Extremely busy playground with a solid layout.
There are at least four sections, all with different types of equipment. On the day we visited, it was absolute chaos, with kids waiting their turn for every slide and swing and babies crawling up the stairs and ramps.
Bruno had a blast ditching us and just running in between all of the different parts at top speed. It was very hard to stick with him so I think this would be best for independent children.
The equipment is on the older side but not completely worn out yet. That said, it’s not particularly well maintained, and there was a lot of trash on the ground and not enough garbage cans to contain it (a classic NYC nitpick for me).
We had a good time, and then our toddler ran out the large open gate.
Like so many playgrounds, the flow of young children hasn't been considered, and the large gates that no doubt facilitate large machinery coming and going to the playground are also a great escape route for toddlers who have decided the new game is to run away.
Before our toddler made a mad dash for the street, he did have fun on the equipment. There was a number of varied pieces with good combinations of climbing and sliding. And since there were several different pisces tot climb on he did find it fun to run around from section to section.
Overall there are clearly some maintenance issues. The rubber mats have a lot of weeds growing out of them, and the sad little water feature frog could use some paint.
I didn't expect this playground to be so busy, especially in the early evening. In retrospect, visiting in the middle of Sukkot probably meant more people out celebrating. Even with the large number of people, the space didn't feel crowded as much as busy, and full of life.
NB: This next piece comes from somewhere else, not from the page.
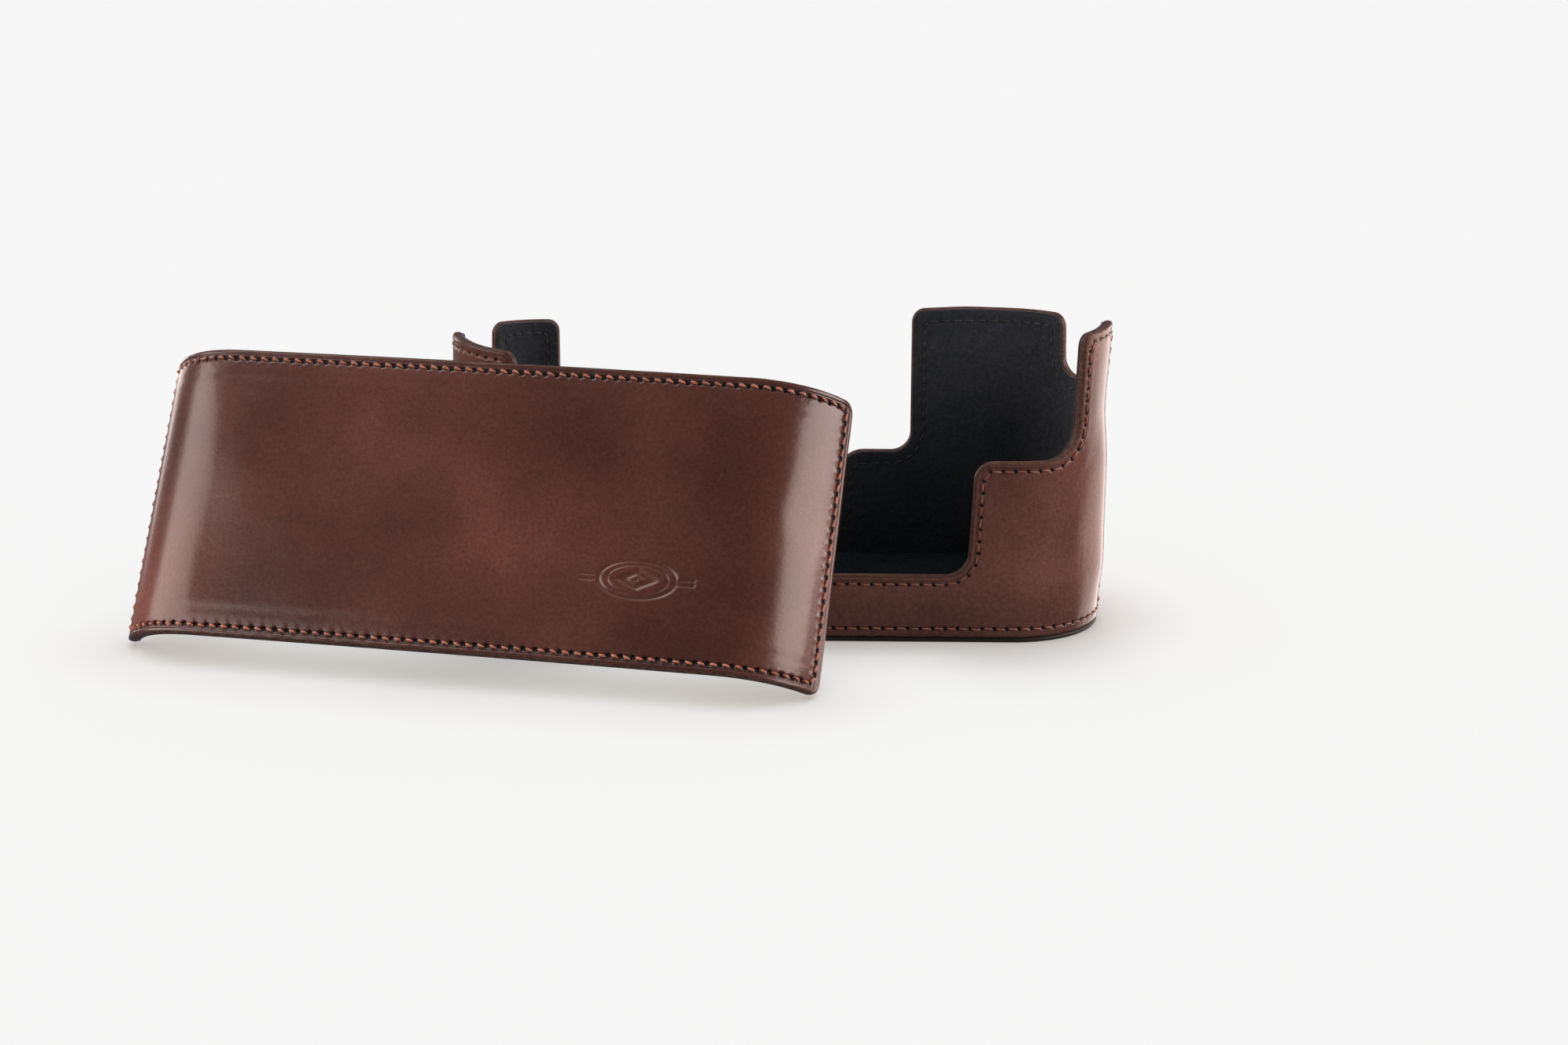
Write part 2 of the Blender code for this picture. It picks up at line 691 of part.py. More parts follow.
def build_cover(mats):
    stations = cover_stations()
    pose = cover_pose()

    outline = cover_outline(0.0, 0.0, COVER_CORNER_R)
    shell_bm = pattern_solid(stations, outline, 0.0, COVER_LEATHER_T, False, RIM_CHAMFER)
    shell = add_object("cover_leather", shell_bm, mats["cover_leather"], pose)
    outline = cover_outline(COVER_BORDER, COVER_BORDER, 1.5)
    pocket_bm = pattern_solid(stations, outline, COVER_FIELD_T, COVER_LEATHER_T + 0.8, False)
    cut(shell, "cut_cover_field", pocket_bm, pose)

    outline = cover_outline(COVER_BOARD_INSET, COVER_BOARD_INSET, 1.2)
    board_bm = pattern_solid(stations, outline, COVER_BOARD_FACE, COVER_BOARD_BACK, False)
    board = add_object("cover_stiffener", board_bm, mats["board"], pose)

    outline = cover_outline(0.5, 0.5, COVER_CORNER_R - 0.5)
    lining_bm = pattern_solid(stations, outline, COVER_LINING_FACE, COVER_T, False)
    add_object("cover_lining", lining_bm, mats["suede"], pose)

    for name, x in (("left", -MAGNET_X), ("right", MAGNET_X)):
        at = wall_point(stations, x, 0.0, COVER_BOARD_FACE)
        hole = facing_disc(x, at.y - 0.8, at.y + 1.4, MAGNET_Z, MAGNET_POCKET_R, 20)
        cut(board, "cut_cover_magnet_" + name, hole, pose)
        front = at.y + 0.1
        disc = facing_disc(x, front, front + 0.5, MAGNET_Z, MAGNET_R, 20)
        add_object("cover_magnet_" + name, disc, mats["nickel"], pose)

    outline = cover_outline(COVER_END_SEAM_INSET, COVER_SEAM_INSET, 1.4)
    add_object("cover_thread", closed_seam(stations, outline, 0.0, 1), mats["thread"], pose)
    inner_bm = closed_seam(stations, outline, COVER_T, -1)
    add_object("cover_thread_inner", inner_bm, mats["thread"], pose)


def build():
    clear_scene()
    mats = {
        "case_leather": make_material("case_leather", LEATHER_WARM, 0.34),
        "cover_leather": make_material("cover_leather", LEATHER_BROWN, 0.3),
        "suede": make_material("suede", SUEDE_BLACK, 0.95),
        "floor_suede": make_material("floor_suede", SUEDE_BLACK, 0.95),
        "thread": make_material("thread", THREAD_RUST, 0.6),
        "sole": make_material("sole", SOLE_DARK, 0.5),
        "board": make_material("board", BOARD_GREY, 0.9),
        "steel": make_material("steel", STEEL, 0.3, 1.0),
        "brass": make_material("brass", BRASS, 0.35, 1.0),
        "nickel": make_material("nickel", NICKEL, 0.28, 1.0),
    }
    build_half_case(mats)
    build_cover(mats)


build()
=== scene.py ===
"""Looks for the two-piece leather ever-ready case.

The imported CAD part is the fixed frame. Each visible piece is rebuilt here as
fine mesh in its own flat pattern (length s along the wall, height z), given
its seam dents, rounded edges and swells, and then wrapped on the wall's path.
Lengths are in millimetres until a mesh is made.
"""

import json
import math

import bmesh
import bpy
import numpy as np
from mathutils import Matrix, Vector


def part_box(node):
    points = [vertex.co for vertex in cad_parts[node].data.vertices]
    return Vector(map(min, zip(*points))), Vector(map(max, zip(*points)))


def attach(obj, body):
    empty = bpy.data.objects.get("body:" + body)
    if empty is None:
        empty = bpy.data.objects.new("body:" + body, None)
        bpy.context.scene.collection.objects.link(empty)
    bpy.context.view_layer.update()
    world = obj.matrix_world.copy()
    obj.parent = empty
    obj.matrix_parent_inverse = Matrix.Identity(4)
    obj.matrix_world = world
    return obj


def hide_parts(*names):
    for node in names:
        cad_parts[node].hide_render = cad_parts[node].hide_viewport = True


MM = 0.001

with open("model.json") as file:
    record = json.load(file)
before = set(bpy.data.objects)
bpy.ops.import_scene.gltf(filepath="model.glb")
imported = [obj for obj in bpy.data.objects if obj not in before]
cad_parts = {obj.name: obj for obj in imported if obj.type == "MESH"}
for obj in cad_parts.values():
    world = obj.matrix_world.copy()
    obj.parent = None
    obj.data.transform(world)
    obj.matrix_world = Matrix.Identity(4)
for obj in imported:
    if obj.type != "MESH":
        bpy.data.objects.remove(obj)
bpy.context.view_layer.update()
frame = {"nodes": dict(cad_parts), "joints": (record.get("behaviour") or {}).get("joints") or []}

# Half-case, from the frame.
WALL_LOW, WALL_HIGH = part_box("case_wall_leather")
FLOOR_LOW, FLOOR_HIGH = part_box("case_floor_lining")
SOLE_LOW, SOLE_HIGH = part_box("case_sole")
CASE_W = (WALL_HIGH.x - WALL_LOW.x) / MM
CASE_D = (WALL_HIGH.y - WALL_LOW.y) / MM
END_R = CASE_D / 2
FLAT_HALF = CASE_W / 2 - END_R
END_ARC = math.pi * END_R
HALF_ROUND = 2 * FLAT_HALF + END_ARC
WALL_FOOT_Z = WALL_LOW.z / MM
WALL_TOP_Z = WALL_HIGH.z / MM
FLOOR_Z = FLOOR_HIGH.z / MM
SOLE_T = SOLE_HIGH.z / MM

# Half-case outline heights and lengths, as in the CAD.
NOTCH_Z = 15.2
SHELF_Z = 40.6
SIDE_NOTCH_Z = 52.5
RIGHT_TAB_Z = 67.6
LEFT_TAB_Z = 64.3
LEFT_TAB_FRONT_Z = 64.0
REAR_TAB_Z = 66.4
REAR_SMALL_TAB_Z = 63.0
REAR_SHELF_Z = 33.3
SCREEN_Z = 15.0
NOTCH_RIGHT_S = 41.6
NOTCH_LEFT_S = -38.0
SIDE_TAB_FRONT_S = 66.4
SIDE_TAB_REAR_S = 85.5
LEFT_TAB_FRONT_S = -56.0
REAR_TAB_END_S = 100.9
REAR_TAB_INNER_X = 29.6
SCREEN_RIGHT_X = 13.0
SCREEN_LEFT_X = -50.1
REAR_SMALL_TAB_END_S = -99.8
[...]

That's a distinction that I think some playgrounds, especially on the waterfront, don't – they get crowded and feel that way.
Sarah J. Tompkins Garnet was a suffragist based in New York City. She was the first black headmistress in New York City Public schools and PS9 is named in her honor. The playground is also known as the Middleton playground after a plantation owner from South Carolina. It's unclear when the name was changed.